EXERCISE DIRECTIONS -> Where a line of the listing below includes the word "this", reproduce that line.

[Structured object records]
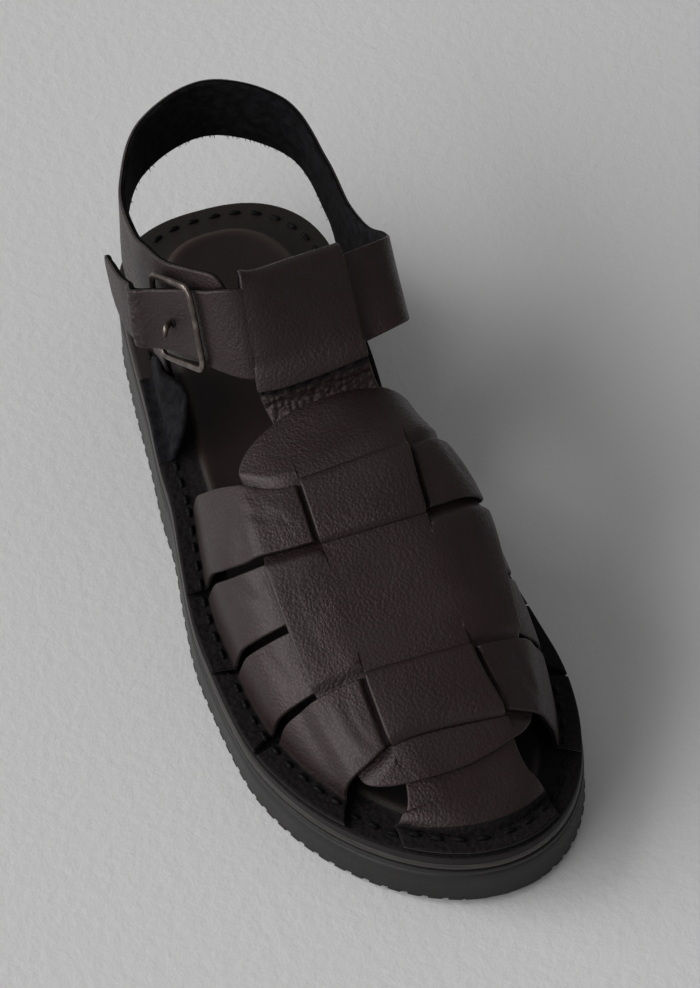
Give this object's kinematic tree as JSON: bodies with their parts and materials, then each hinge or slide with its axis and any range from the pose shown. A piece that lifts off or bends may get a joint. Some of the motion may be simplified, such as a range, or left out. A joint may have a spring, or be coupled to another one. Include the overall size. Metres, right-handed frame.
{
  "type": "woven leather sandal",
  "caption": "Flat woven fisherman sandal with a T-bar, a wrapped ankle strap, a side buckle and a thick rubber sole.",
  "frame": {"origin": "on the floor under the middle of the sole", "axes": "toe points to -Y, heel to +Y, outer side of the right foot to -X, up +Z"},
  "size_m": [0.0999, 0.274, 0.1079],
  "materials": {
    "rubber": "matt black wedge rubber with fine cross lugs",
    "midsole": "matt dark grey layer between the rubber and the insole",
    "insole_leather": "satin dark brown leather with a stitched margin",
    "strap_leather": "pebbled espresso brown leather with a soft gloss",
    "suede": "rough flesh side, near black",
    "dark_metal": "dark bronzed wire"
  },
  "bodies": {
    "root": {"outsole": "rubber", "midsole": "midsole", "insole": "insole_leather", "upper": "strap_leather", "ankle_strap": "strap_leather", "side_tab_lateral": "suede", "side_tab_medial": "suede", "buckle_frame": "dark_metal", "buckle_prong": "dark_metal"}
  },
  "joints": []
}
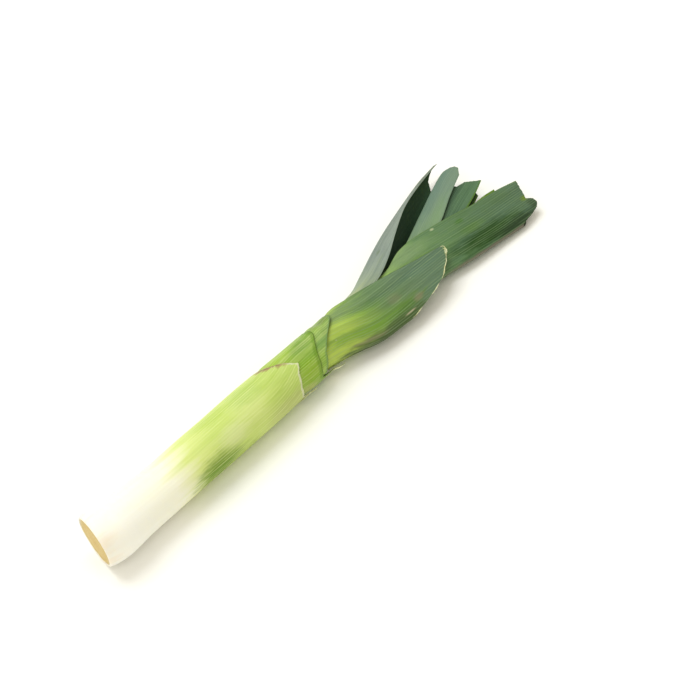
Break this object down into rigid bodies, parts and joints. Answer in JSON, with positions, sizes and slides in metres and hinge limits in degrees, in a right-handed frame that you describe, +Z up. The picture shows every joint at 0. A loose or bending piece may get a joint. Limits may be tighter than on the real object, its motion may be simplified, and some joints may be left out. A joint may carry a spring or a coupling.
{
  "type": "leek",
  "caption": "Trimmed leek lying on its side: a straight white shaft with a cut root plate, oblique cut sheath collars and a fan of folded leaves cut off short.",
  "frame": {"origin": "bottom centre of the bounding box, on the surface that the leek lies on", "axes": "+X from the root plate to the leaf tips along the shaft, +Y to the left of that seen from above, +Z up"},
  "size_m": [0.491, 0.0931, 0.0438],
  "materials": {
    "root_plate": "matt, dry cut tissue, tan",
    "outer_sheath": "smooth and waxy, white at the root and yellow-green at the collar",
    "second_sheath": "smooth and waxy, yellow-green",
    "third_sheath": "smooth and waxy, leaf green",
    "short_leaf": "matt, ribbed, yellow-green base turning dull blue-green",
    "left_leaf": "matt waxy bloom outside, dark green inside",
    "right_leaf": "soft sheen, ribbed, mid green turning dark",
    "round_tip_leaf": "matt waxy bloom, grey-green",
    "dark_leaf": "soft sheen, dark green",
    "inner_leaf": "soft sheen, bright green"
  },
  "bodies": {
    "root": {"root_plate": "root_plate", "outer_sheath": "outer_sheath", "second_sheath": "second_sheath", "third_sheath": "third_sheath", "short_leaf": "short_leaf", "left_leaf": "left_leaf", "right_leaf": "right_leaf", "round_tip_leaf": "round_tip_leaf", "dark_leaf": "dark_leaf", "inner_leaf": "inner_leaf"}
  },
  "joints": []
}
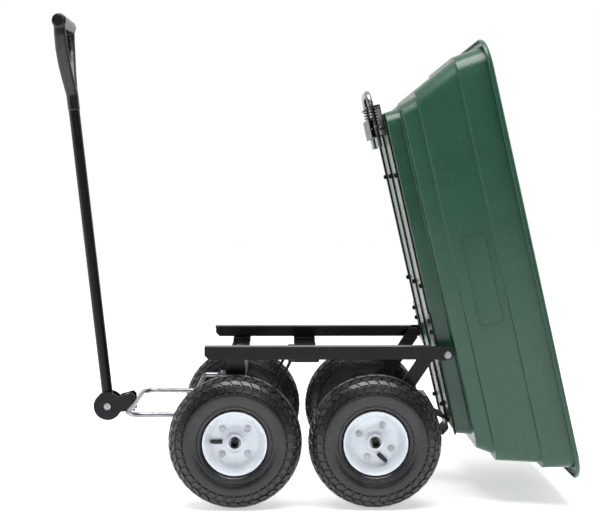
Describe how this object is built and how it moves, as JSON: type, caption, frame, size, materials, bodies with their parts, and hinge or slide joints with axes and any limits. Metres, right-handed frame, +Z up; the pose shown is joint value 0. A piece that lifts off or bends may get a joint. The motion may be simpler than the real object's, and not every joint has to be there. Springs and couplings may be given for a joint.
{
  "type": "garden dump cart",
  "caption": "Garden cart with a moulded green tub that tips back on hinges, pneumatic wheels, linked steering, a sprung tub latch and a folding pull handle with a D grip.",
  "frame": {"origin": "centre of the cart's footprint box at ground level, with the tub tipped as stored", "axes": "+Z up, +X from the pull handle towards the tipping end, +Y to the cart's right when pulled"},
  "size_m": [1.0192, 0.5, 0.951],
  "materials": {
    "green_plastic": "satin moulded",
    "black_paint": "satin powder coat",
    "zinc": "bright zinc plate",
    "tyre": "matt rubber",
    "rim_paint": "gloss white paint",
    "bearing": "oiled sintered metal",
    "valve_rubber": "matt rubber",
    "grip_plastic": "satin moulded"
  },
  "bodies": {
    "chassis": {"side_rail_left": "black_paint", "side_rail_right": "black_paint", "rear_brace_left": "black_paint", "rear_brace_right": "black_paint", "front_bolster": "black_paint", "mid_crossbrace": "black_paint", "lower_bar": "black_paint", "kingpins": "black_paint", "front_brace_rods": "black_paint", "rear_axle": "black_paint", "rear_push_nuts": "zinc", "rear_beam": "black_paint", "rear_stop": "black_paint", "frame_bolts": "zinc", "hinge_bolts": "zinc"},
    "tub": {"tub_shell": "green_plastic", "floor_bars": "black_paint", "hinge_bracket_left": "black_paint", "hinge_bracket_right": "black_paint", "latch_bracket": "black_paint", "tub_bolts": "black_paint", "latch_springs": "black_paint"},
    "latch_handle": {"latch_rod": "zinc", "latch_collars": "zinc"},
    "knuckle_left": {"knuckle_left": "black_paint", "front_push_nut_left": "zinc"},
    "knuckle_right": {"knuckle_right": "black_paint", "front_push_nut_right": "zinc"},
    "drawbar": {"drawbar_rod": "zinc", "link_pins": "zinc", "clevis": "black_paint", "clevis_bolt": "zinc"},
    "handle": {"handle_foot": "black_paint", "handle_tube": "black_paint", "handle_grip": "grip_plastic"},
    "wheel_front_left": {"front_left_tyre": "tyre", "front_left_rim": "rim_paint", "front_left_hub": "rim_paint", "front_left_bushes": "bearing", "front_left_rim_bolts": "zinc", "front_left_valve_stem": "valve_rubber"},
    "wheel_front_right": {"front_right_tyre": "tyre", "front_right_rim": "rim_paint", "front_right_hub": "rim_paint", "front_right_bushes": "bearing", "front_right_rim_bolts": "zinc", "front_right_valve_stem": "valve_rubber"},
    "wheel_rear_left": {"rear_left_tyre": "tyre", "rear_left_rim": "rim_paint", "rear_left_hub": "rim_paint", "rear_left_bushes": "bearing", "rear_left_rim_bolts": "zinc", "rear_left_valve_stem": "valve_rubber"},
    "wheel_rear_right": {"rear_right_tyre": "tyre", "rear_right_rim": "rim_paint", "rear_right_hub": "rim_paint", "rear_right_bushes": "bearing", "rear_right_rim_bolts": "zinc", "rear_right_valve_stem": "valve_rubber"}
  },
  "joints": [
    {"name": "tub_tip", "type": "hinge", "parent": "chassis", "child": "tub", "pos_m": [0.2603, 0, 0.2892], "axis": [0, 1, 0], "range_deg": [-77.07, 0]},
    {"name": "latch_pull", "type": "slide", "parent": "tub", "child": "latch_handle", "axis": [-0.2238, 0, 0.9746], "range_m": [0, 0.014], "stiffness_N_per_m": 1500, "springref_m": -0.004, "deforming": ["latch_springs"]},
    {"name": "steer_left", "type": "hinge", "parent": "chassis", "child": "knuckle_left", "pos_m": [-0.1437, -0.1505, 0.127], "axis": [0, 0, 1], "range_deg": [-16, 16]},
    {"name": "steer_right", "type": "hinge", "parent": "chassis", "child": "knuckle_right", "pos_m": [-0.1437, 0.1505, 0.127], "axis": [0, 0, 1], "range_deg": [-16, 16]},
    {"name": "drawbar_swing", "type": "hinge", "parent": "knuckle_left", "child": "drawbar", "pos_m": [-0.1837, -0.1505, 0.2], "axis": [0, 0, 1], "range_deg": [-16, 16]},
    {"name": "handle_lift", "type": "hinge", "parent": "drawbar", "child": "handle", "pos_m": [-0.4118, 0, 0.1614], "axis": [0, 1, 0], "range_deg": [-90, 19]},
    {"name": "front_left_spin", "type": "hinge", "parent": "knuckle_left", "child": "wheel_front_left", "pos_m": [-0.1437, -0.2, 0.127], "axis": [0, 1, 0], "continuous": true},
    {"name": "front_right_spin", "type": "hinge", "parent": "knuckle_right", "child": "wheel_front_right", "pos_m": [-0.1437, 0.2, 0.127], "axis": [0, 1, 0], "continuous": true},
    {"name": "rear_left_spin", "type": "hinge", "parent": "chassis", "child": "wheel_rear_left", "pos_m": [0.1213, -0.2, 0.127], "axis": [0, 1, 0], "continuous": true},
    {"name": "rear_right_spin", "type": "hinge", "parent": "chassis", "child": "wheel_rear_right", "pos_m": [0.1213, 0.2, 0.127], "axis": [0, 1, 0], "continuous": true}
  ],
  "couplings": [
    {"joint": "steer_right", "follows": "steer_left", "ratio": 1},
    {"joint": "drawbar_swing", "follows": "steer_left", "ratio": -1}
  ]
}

COMPLETED EXERCISE ->
Give this object's kinematic tree as JSON: bodies with their parts and materials, then each hinge or slide with its axis and any range from the pose shown. A piece that lifts off or bends may get a joint. Some of the motion may be simplified, such as a range, or left out. A joint may have a spring, or be coupled to another one. Include the overall size. Metres, right-handed frame.
Break this object down into rigid bodies, parts and joints. Answer in JSON, with positions, sizes and slides in metres and hinge limits in degrees, in a right-handed frame that you describe, +Z up. The picture shows every joint at 0. A loose or bending piece may get a joint. Limits may be tighter than on the real object, its motion may be simplified, and some joints may be left out. A joint may carry a spring or a coupling.
Describe how this object is built and how it moves, as JSON: type, caption, frame, size, materials, bodies with their parts, and hinge or slide joints with axes and any limits. Metres, right-handed frame, +Z up; the pose shown is joint value 0. A piece that lifts off or bends may get a joint. The motion may be simpler than the real object's, and not every joint has to be there. Springs and couplings may be given for a joint.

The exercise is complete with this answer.